Robyn was disappointed. She wanted to joust. After a moment, she took her bloodshot eyes off him, and with a sour simper, banged her small bejewelled fist on the arm of the chair.
“What a mistake we made, Tom!”
At lunch the next day, Tia said to him, “Why don’t we walk down to the old houses?”
“Yes, you go with Tia, Tom. I’ve got a bit of work to do in the study,” Stuart said.
He tried not to show reluctance at this proposal, because although he had been thinking of going, he wanted to be alone. Yet it was difficult to resist Tia’s pleasure in the invitation, and so he agreed.
It was a few minutes’ walk. The lane ran down to a gully where the old house had huddled in the lee of a hill, and out of sight of the Downs homestead. The surrounding pines were stunted and twisted by the wind. Nothing much of the house structure was left now; the wooden foundation posts were almost obscured in long grass; a brick chimney with a blackened fireplace stood alone; sheets of rusting iron scattered the ground, and to one side was a holed water tank and a lavatory bowl lying on its side. Beyond were the ruins of more than half a dozen shacks and bunkhouses formerly occupied by other station hands. He had an image of his father, his mother and himself at differing times, squatting over the ceramic bowl.
“It was a rickety old dump when we lived in it.” He kicked through the grass. “Peeling paint, warped timber and a leaky roof.”
“You lived here with your mother and father?” Tia said, surveying the ruin.
“My old man was the manager here - at least that’s what he was called, although I guess Ernest never actually stopped managing any property or person in his power. I was ‘Bill Stavely’s boy’, always available to help out. And my mother lived here after my father died on Mt Vogel, until she died.”
“That was nice…”
“An act of kindness by the generous Ashtons, you think? Sometime I’ll tell you the story.”
“Stuart talks about you as though you are some kind of legal big shot…”
“Well, I’m not. When I leave my job in London, my name will be forgotten in my office in a month, perhaps in a week.”
She assented with an uncertain movement of her head. “All these ruins are scheduled to be cleared next year. This little page of history.”
“What are you putting in its place?”
“Nothing. We don’t need more outbuildings…”
“A very dog-eared page of history… New Zealand was a place where people reinvented themselves, Tia. Maybe Stuart told you about Joe Ashton in the 1870s. Not by any means an uncommon story. Somebody has to win. He came from Glasgow poverty via the goldfields of Australia and the West Coast and parlayed his stake into this, hundreds of thousands of acres.”
“Yes, Stuart told me. Joseph Ashton was a Pakeha land-grabber,” she said, contemptuously.
“There’s lots of stories around here about him still. A cruel and domineering
man by all accounts. Hardly literate, but deadly cunning. Plucked a woman from a bar in Springvale, fathered children and founded a dynasty. The genes must have been accidentally right. Joe would have had little choice of women. Springvale wasn’t much more than a saloon, stables and a trading store at the time.”

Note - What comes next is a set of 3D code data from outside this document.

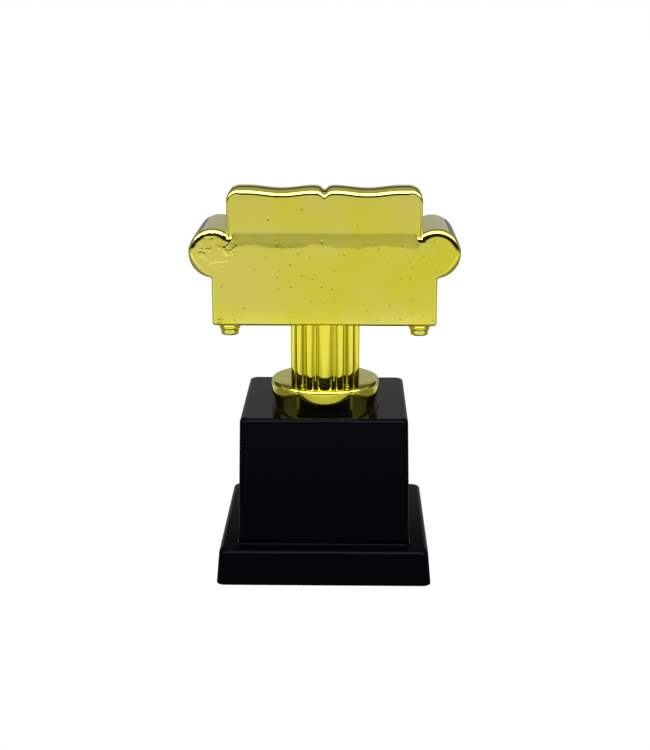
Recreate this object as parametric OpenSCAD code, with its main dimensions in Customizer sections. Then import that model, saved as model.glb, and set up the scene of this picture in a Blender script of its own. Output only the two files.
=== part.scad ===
// Figure trophy: a gold two-seat sofa on a fluted column and a petalled foot,
// clamped by one M6 tie rod to a black two-step plinth.
// Origin: centre of the underside. +Z is up, -Y is the side the sofa faces.

/* [Plinth] */
// Width of the plinth at the table
base_w = 70; // [66:1:80]
// Width of the upper block where it leaves the step
block_w = 56.2; // [50:0.1:60]
// Height of the step
step_h = 12; // [8:0.5:16]
// Height of the whole plinth
base_h = 54.5; // [48:0.5:64]
// Wall of the plinth moulding
base_wall = 2.2; // [1.6:0.1:3]

/* [Foot and column] */
// Radius of the foot where it stands on the plinth
foot_r = 18.3; // [16:0.1:22]
// Height of the foot
foot_h = 7.3; // [5:0.1:9]
// Number of petals round the foot
petals = 6; // [5:1:8]
// Radius of the column over the arrises between its flutes
column_r = 11.6; // [10.8:0.1:13]
// Length of the column that shows
column_h = 21.2; // [14:0.1:34]

/* [Sofa] */
// Width of the sofa body below the rolled arms
sofa_w = 72.6; // [68:0.1:80]
// Depth of the sofa from front to back
sofa_d = 34; // [32:0.5:40]
// Height of the sofa from its underside to the crests of its back
sofa_h = 45; // [42:0.5:50]
// Radius of the rolled arms
arm_roll_r = 7.85; // [6.5:0.05:8]
// Height of the middle of an arm's roll above the underside
arm_roll_h = 23.65; // [22:0.05:25]
// Width of the raised back
back_w = 62.2; // [58:0.2:64]
// Thickness of the raised back
back_t = 10; // [9:0.5:11]
// Wall of the sofa mouldings
sofa_wall = 2; // [1.6:0.1:2.4]

/* [Fasteners] */
// Thread diameter of the tie rod
rod_d = 6; // [5:1:6]
// Radial clearance round the rod in moulded holes
rod_gap = 0.1; // [0.05:0.05:0.5]

/* [Hidden] */

$fn = 64;
eps = 0.01;

// Plinth
draft = 0.85;              // how far each storey leans in over its height
step_corner = 2.4;         // radius of the step's upright corners
block_corner = 1.9;        // radius of the block's upright corners
edge_r = 1.2;              // round along the top edges
rim_gap = 0.3;             // the moulding's rim stays this far off the table
pad_t = 1;
cover_t = 1.6;
cover_gap = 0.3;
base_half = base_w / 2;
block_half = block_w / 2;
boss_r = 7;                // boss round the rod under the plinth's top
boss_len = 14;
rib_t = 1.6;
rib_h = 10;
rest_w = 5;                // corner blocks that the cover lies against
ballast_w = 46;
ballast_t = 8;
ballast_hole_r = 12;       // lets a socket reach the nut

// Foot and column
column_z = base_h + foot_h;
sofa_z = column_z + column_h;
bore_r = rod_d / 2 + rod_gap;
petal_bulge = 0.9;         // how far a petal's middle stands proud of its ends
cusp_lip_h = 5.3;          // height of the petals' lip where two of them meet
petal_droop = 3.0;         // how much lower a petal's lip hangs in the middle
column_bore_r = 7.8;
hub_r = column_bore_r - 0.2;
hub_h = 2;
flute_depth = 2.3;
flute_land = 0.35;         // flat left between two flutes
wide_flute = 30.6;         // angle of the flutes at the middle of the front and back
flute_step = 23;           // angle of the six other flutes of each half

// Sofa
sofa_half = sofa_w / 2;
arm_roll_x = sofa_half - 0.45;
arm_t = 7;                 // thickness of an arm's panel below its roll
back_half = back_w / 2;
back_dip = 0.85;           // sag of the back's top edge between two crests
notch_depth = 1.35;        // notch between the two halves of the back
notch_half = 2.9;
notch_soft = 0.4;
back_corner = 4.5;
crest_x = back_half - back_corner - 2;
shoulder_h = 30.2;         // height of the crease across the back cover
shoulder_step = 0.4;       // the body stands this far behind the raised back
cover_plate_t = 3;
rear_y = sofa_d / 2;
shell_rear_y = rear_y - cover_plate_t;
front_y = -sofa_d / 2;
rail_front_y = front_y + 1.5;
rail_h = 9.5;
body_corner = 1.2;
peg_r = 1.2;
peg_len = 4;
peg_gap = 0.05;
peg_x = 22;
peg_heights = [14, 36];

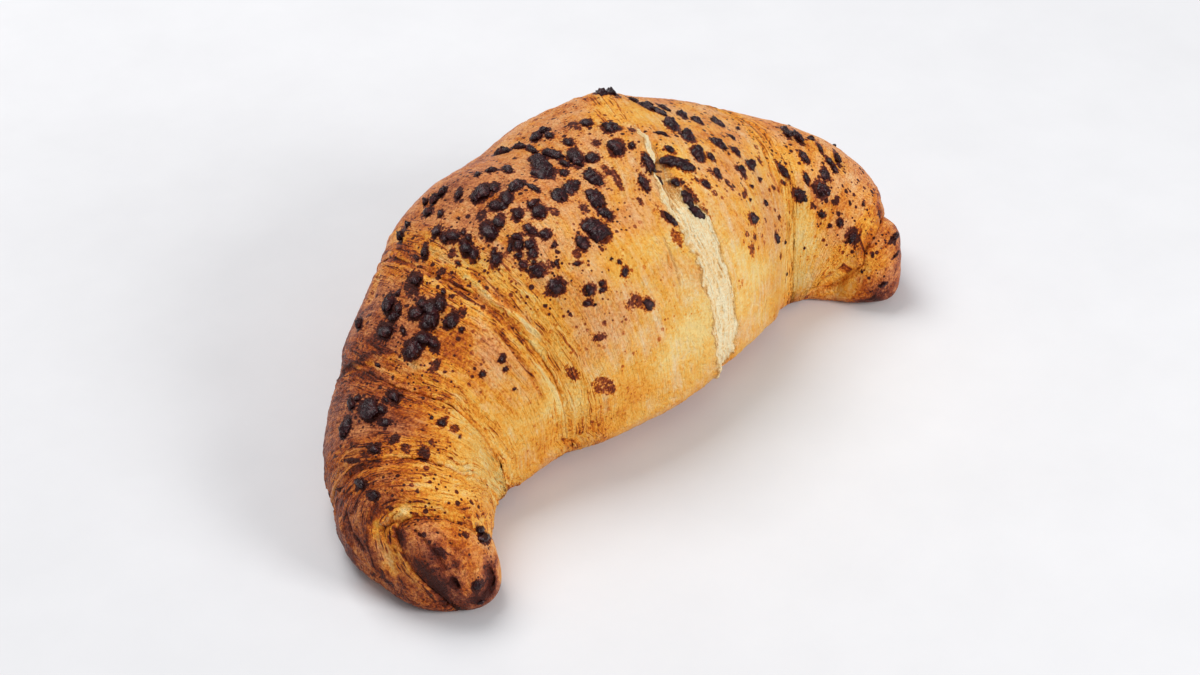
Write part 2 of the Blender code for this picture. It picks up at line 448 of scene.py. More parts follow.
# %% Patches of colour and shape
# (x, y, radius in pixels, change of browning, change of amber)
PATCHES = (
    (395, 300, 45, 0.10, -0.2), (350, 400, 45, 0.12, -0.2), (400, 425, 40, 0.14, 0.0),
    (345, 485, 26, -0.06, 0.5), (450, 335, 28, 0.18, 0.5), (470, 180, 55, 0.12, -0.3),
    (395, 538, 8, 0.36, 0.0), (424, 574, 10, 0.32, 0.7), (437, 589, 11, 0.40, 0.6),
    (439, 552, 5, 0.30, -0.2), (458, 563, 4, 0.20, 0.0), (470, 572, 9, -0.08, 0.0),
    (412, 562, 9, 0.16, 0.9), (455, 584, 3, 0.40, 0.0), (500, 557, 6, 0.30, -0.2),
    (477, 604, 7, 0.26, 0.0), (445, 608, 8, 0.25, 0.0), (440, 599, 6, 0.20, 0.0),
    (412, 538, 9, -0.12, 0.5), (460, 534, 16, 0.08, 0.6), (386, 567, 9, -0.10, 0.2),
    (405, 555, 8, 0.0, 0.4), (470, 590, 8, -0.08, 0.5), (360, 575, 14, 0.05, 0.2),
    (560, 190, 60, 0.08, -0.2), (830, 170, 40, 0.04, -0.1), (362, 345, 22, 0.06, -0.2),
    (450, 345, 18, 0.12, 0.2), (415, 405, 20, 0.06, 0.2), (522, 303, 22, 0.09, -0.2),
    (470, 215, 20, 0.13, -0.2), (345, 445, 18, 0.02, -0.1), (505, 475, 13, -0.22, 0.2),
    (547, 452, 10, 0.14, 0.2), (345, 540, 15, 0.10, -0.1), (400, 330, 30, 0.08, -0.1),
    (810, 248, 16, -0.12, 0.2), (760, 280, 22, -0.10, 0.2), (690, 330, 16, -0.08, 0.2),
    (775, 225, 30, 0.08, -0.3), (862, 302, 18, 0.34, 0.2), (600, 330, 50, 0.06, -0.30),
    (640, 395, 28, 0.20, 0.9), (700, 130, 50, 0.04, 0.1), (600, 438, 22, 0.16, 0.5),
    (700, 365, 16, 0.06, 0.6), (500, 430, 32, -0.12, 0.6), (560, 410, 26, -0.10, 0.5),
    (480, 470, 36, -0.16, 0.5), (450, 415, 18, -0.16, 0.3), (700, 330, 40, -0.18, 0.4),
    (745, 290, 45, -0.14, 0.3), (690, 240, 22, -0.20, 0.4), (672, 150, 20, -0.12, 0.5),
    (640, 110, 25, -0.10, 0.5), (800, 260, 30, -0.07, 0.3), (872, 225, 16, -0.18, 0.2),
    (650, 250, 22, -0.05, 0.5), (800, 225, 25, -0.07, 0.4), (778, 160, 26, -0.08, 0.7),
    (440, 490, 25, -0.20, 0.8), (400, 512, 14, -0.22, 0.4), (868, 262, 22, -0.06, 0.6),
    (545, 340, 30, 0.0, 0.5), (380, 520, 14, 0.10, 0.5), (620, 262, 24, -0.04, 0.5),
    (520, 375, 28, 0.0, -0.3), (470, 440, 22, -0.06, -0.2), (605, 115, 25, -0.06, 0.3),
    (510, 490, 20, -0.10, 0.4), (730, 350, 14, -0.10, 0.2),
)
# (x, y, radius in pixels, mm outwards)
BULGES = (
    (606, 93, 34, 1.9), (500, 140, 45, -1.0), (430, 205, 35, -1.2), (375, 262, 25, 1.3),
    (550, 112, 28, -0.7), (700, 110, 32, -1.2), (893, 236, 28, 2.4), (870, 180, 25, -0.7),
    (560, 450, 40, -1.2), (640, 415, 35, -0.5), (340, 350, 25, 0.4), (340, 550, 22, 0.5),
    (368, 583, 18, -1.2), (800, 290, 30, -0.8), (786, 306, 14, -1.8), (745, 351, 16, -0.8),
    (332, 510, 25, 0.6), (505, 496, 13, 1.2),
)

PATCH_PLACES = {row[:2]: crust_at(row[:2])[0] for row in PATCHES + BULGES}


def patch_changes(points, patches):
    """The changes that patches make at points, a column for each number that a patch changes."""
    change = np.zeros((len(points), len(patches[0]) - 3))
    for x, y, radius, *amounts in patches:
        reach = radius * VIEW_DISTANCE / PIXELS_PER_TANGENT
        off = np.sum((points - PATCH_PLACES[x, y]) ** 2, axis=1) / reach ** 2
        change += np.exp(-off)[:, None] * np.array(amounts)
    return change


print("patches of colour:", len(PATCHES), "and of shape:", len(BULGES))

# %% [markdown]
# The bits of chocolate on the crust, as the picture shows them: place in pixels, length, width, and
# the turn of the long side in degrees, counted up from the picture's right. Thin
# smears that sank into the crust are only a stain.

# %% Bits of chocolate, by where they lie
LEFT_BITS = (
    (385, 302, 19, 12, 45), (396, 305, 9, 7, 60), (391, 315, 11, 8, 25), (382, 328, 15, 11, 30),
    (400, 328, 5, 5, 0), (394, 290, 7, 3, 35), (413, 276, 14, 12, 20), (419, 299, 10, 8, 0),
    (438, 299, 12, 10, 60), (428, 304, 16, 12, 0), (430, 313, 18, 14, 60), (424, 321, 11, 9, 0),
    (413, 310, 14, 7, 15), (452, 316, 17, 12, 30), (461, 326, 6, 4, 0), (411, 346, 22, 12, 30),
    (423, 336, 16, 9, 0), (433, 341, 12, 7, -35), (423, 247, 12, 7, 40), (357, 324, 12, 6, 65),
    (434, 228, 11, 9, 30), (443, 234, 7, 7, 0), (451, 235, 14, 9, 5), (466, 235, 6, 5, 0),
    (462, 231, 5, 4, 0), (465, 244, 13, 10, -20), (472, 251, 9, 9, -40), (395, 233, 13, 7, 60),
    (372, 360, 4, 3, 0), (414, 255, 3, 3, 0), (441, 288, 4, 4, 0), (456, 259, 6, 3, -20),
)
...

“It’s also a story of sweated labour, tricky land deals, bribery and undue political influence, from what Stuart tells me.”
“Right. And it will all end in the hands of a Maori princess.”
She smiled thoughtfully. “It means nothing to me. I hope you can believe it. I’m not a princess. I’m Ngai Tahu. These great spaces don’t belong to individuals, they belong to all of us. But what about your father?”
“He didn’t have any steel in him like the Ashtons. A make-do man from nowhere. He was of Scots extraction too, I believe, but he had no past or relatives that I ever heard of. Not one. He appeared over the hill, met and married my mother. She was an emigrant from Norfolk - a hotel maid. I don’t know anything definite about her past either. She’d never talk about the past. I was fourteen when Bill Stavely died in 1972. Much of what I know about him is hearsay. He was clever at rebuilding internal combustion engines and a bullying foreman. I never knew him as a fatherly figure, only as a morose and violent drunk.”